Given exercise. Return verbatim the inclusive range of lines running from the line that contains "parallel to the short edge beside it" to the line that contains "cad_parts[node].hide_render = cad_parts[node].hide_viewport". Omit every other line.

[CAD and scene scripts]
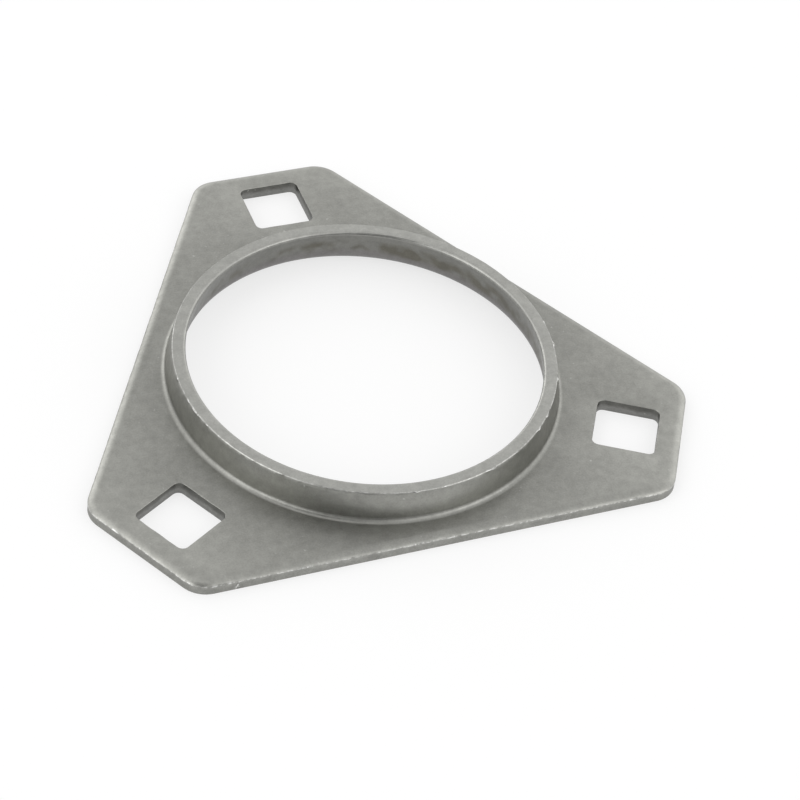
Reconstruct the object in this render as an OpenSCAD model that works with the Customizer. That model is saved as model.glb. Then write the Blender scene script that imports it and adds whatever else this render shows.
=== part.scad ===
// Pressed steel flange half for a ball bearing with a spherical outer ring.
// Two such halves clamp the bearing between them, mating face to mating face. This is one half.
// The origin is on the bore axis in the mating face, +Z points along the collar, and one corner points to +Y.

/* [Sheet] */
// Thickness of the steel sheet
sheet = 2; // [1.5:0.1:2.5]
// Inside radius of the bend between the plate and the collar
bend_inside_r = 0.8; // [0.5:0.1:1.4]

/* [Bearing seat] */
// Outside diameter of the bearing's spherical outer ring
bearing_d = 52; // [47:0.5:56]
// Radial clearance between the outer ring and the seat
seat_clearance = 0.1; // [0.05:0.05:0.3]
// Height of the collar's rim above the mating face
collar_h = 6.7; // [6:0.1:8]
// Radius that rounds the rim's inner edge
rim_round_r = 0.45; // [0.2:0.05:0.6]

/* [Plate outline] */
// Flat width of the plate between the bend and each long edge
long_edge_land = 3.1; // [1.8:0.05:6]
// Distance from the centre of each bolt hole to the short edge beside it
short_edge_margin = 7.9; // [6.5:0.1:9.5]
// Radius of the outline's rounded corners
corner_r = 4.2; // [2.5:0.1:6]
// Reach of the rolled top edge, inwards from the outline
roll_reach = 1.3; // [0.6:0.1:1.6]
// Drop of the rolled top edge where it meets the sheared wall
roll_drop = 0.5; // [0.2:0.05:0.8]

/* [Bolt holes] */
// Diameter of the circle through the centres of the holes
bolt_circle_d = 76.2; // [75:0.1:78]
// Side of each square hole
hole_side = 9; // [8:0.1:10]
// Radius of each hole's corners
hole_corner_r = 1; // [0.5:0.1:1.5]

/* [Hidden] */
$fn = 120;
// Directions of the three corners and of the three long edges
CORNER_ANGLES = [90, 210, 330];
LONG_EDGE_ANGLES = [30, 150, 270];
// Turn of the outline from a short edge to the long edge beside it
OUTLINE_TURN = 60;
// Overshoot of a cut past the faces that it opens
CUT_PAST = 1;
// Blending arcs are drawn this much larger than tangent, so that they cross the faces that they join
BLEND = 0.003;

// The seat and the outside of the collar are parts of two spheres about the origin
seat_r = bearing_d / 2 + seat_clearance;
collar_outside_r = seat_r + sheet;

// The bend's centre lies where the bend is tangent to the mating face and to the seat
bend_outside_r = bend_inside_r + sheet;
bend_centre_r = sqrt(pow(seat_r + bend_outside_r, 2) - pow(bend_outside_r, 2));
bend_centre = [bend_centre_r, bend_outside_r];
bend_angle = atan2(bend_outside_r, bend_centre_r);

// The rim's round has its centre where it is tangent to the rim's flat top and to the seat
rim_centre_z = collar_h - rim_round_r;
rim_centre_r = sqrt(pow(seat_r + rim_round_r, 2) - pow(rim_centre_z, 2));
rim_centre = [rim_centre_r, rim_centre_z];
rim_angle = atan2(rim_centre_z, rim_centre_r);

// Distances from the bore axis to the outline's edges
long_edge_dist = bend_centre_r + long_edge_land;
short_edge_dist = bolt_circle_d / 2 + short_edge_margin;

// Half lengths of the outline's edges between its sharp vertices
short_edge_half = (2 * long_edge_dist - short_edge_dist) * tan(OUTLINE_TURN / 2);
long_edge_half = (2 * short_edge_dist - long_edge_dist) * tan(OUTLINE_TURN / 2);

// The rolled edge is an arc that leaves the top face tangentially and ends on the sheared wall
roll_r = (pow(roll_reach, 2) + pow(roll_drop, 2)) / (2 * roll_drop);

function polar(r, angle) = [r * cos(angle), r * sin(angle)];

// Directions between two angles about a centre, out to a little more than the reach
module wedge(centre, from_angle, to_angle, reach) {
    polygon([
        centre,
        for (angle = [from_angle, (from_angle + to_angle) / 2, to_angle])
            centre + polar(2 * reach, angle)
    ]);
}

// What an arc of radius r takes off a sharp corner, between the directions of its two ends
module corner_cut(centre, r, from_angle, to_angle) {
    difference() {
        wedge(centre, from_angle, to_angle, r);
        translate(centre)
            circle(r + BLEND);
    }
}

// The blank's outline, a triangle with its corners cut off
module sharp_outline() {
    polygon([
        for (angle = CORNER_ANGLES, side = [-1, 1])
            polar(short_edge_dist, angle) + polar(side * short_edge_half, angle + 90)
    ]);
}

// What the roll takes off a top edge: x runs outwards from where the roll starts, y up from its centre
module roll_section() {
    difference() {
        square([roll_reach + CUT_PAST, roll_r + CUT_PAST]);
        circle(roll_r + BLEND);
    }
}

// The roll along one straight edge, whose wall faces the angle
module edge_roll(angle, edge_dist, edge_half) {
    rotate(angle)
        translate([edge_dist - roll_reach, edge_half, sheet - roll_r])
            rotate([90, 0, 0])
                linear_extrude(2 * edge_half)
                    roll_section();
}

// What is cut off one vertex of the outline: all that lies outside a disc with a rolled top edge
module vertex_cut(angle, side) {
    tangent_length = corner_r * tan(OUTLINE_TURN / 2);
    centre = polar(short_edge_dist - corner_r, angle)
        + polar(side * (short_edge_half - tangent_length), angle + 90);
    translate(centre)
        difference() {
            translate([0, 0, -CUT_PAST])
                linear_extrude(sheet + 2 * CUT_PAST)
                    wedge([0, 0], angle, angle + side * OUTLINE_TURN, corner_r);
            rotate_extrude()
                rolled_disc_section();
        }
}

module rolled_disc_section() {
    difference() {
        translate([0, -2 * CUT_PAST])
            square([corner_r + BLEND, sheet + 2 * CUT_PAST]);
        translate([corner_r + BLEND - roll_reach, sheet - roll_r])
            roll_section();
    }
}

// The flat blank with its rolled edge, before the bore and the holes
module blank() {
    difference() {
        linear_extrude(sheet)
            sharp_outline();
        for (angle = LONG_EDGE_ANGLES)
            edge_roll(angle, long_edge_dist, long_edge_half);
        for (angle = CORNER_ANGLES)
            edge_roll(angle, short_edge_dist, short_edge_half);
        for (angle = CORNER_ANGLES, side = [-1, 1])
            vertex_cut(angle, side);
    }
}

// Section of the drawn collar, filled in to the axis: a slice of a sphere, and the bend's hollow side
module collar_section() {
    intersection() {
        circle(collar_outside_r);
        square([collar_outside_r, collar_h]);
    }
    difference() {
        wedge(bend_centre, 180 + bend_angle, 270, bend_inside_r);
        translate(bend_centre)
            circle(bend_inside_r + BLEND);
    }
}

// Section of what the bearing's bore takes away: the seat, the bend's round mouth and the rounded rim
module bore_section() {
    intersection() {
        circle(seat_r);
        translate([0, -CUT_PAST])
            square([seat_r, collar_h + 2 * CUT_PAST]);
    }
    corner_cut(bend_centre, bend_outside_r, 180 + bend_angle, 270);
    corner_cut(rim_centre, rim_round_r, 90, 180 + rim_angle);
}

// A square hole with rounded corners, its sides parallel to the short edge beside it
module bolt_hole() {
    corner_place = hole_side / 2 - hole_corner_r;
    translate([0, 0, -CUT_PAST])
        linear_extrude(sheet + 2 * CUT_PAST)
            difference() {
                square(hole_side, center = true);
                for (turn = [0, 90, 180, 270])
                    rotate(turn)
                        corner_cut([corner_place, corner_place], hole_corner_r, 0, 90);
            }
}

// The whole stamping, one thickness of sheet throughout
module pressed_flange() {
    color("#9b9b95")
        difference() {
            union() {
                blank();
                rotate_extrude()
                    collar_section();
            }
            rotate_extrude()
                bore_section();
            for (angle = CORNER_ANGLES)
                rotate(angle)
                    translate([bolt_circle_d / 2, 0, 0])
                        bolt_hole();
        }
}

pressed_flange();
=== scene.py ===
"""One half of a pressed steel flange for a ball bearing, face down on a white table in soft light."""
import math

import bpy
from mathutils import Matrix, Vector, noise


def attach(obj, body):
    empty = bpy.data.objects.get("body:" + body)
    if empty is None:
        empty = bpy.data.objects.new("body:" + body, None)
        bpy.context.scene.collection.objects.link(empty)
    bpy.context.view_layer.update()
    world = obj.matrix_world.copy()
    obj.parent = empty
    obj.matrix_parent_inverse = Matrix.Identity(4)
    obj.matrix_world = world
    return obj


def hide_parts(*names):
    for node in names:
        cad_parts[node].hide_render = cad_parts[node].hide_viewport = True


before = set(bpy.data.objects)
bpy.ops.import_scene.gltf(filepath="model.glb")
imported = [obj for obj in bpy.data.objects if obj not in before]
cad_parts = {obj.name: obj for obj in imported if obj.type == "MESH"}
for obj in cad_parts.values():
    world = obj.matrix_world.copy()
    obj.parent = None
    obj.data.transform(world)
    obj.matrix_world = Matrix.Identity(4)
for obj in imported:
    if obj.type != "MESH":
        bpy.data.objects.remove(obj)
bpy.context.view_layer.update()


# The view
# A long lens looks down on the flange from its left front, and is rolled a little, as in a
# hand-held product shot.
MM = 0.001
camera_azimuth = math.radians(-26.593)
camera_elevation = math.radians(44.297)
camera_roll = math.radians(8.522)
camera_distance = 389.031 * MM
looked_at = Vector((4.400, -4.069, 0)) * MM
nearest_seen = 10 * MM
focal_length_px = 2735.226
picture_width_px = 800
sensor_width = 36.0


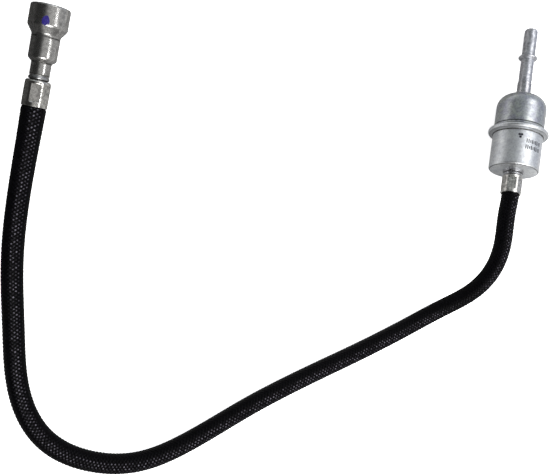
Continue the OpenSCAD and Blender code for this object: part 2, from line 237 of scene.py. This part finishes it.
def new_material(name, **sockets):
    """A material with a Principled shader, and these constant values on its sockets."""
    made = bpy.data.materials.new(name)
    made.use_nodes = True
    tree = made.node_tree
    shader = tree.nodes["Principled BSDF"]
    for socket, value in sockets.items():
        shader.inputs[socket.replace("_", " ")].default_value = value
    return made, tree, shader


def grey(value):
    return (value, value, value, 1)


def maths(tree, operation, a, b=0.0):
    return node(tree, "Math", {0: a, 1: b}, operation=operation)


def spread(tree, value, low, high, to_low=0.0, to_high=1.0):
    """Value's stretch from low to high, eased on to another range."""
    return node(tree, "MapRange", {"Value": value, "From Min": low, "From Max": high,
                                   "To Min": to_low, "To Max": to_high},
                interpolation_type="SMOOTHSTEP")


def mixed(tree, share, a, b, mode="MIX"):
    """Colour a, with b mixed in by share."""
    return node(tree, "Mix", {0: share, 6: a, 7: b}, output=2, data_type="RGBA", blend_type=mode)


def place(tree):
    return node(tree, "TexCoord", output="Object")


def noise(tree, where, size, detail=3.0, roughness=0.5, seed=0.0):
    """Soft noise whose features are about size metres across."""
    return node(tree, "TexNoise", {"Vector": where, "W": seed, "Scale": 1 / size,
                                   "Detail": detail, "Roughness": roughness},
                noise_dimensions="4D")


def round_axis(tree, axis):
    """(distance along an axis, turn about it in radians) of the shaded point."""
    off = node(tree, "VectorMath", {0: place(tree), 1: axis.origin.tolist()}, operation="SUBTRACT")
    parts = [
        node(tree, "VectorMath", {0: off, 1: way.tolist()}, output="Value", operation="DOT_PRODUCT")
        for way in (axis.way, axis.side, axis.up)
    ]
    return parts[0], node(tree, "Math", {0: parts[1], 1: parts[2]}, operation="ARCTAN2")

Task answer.
// A square hole with rounded corners, its sides parallel to the short edge beside it
module bolt_hole() {
    corner_place = hole_side / 2 - hole_corner_r;
    translate([0, 0, -CUT_PAST])
        linear_extrude(sheet + 2 * CUT_PAST)
            difference() {
                square(hole_side, center = true);
                for (turn = [0, 90, 180, 270])
                    rotate(turn)
                        corner_cut([corner_place, corner_place], hole_corner_r, 0, 90);
            }
}

// The whole stamping, one thickness of sheet throughout
module pressed_flange() {
    color("#9b9b95")
        difference() {
            union() {
                blank();
                rotate_extrude()
                    collar_section();
            }
            rotate_extrude()
                bore_section();
            for (angle = CORNER_ANGLES)
                rotate(angle)
                    translate([bolt_circle_d / 2, 0, 0])
                        bolt_hole();
        }
}

pressed_flange();
=== scene.py ===
"""One half of a pressed steel flange for a ball bearing, face down on a white table in soft light."""
import math

import bpy
from mathutils import Matrix, Vector, noise


def attach(obj, body):
    empty = bpy.data.objects.get("body:" + body)
    if empty is None:
        empty = bpy.data.objects.new("body:" + body, None)
        bpy.context.scene.collection.objects.link(empty)
    bpy.context.view_layer.update()
    world = obj.matrix_world.copy()
    obj.parent = empty
    obj.matrix_parent_inverse = Matrix.Identity(4)
    obj.matrix_world = world
    return obj


def hide_parts(*names):
    for node in names:
        cad_parts[node].hide_render = cad_parts[node].hide_viewport = True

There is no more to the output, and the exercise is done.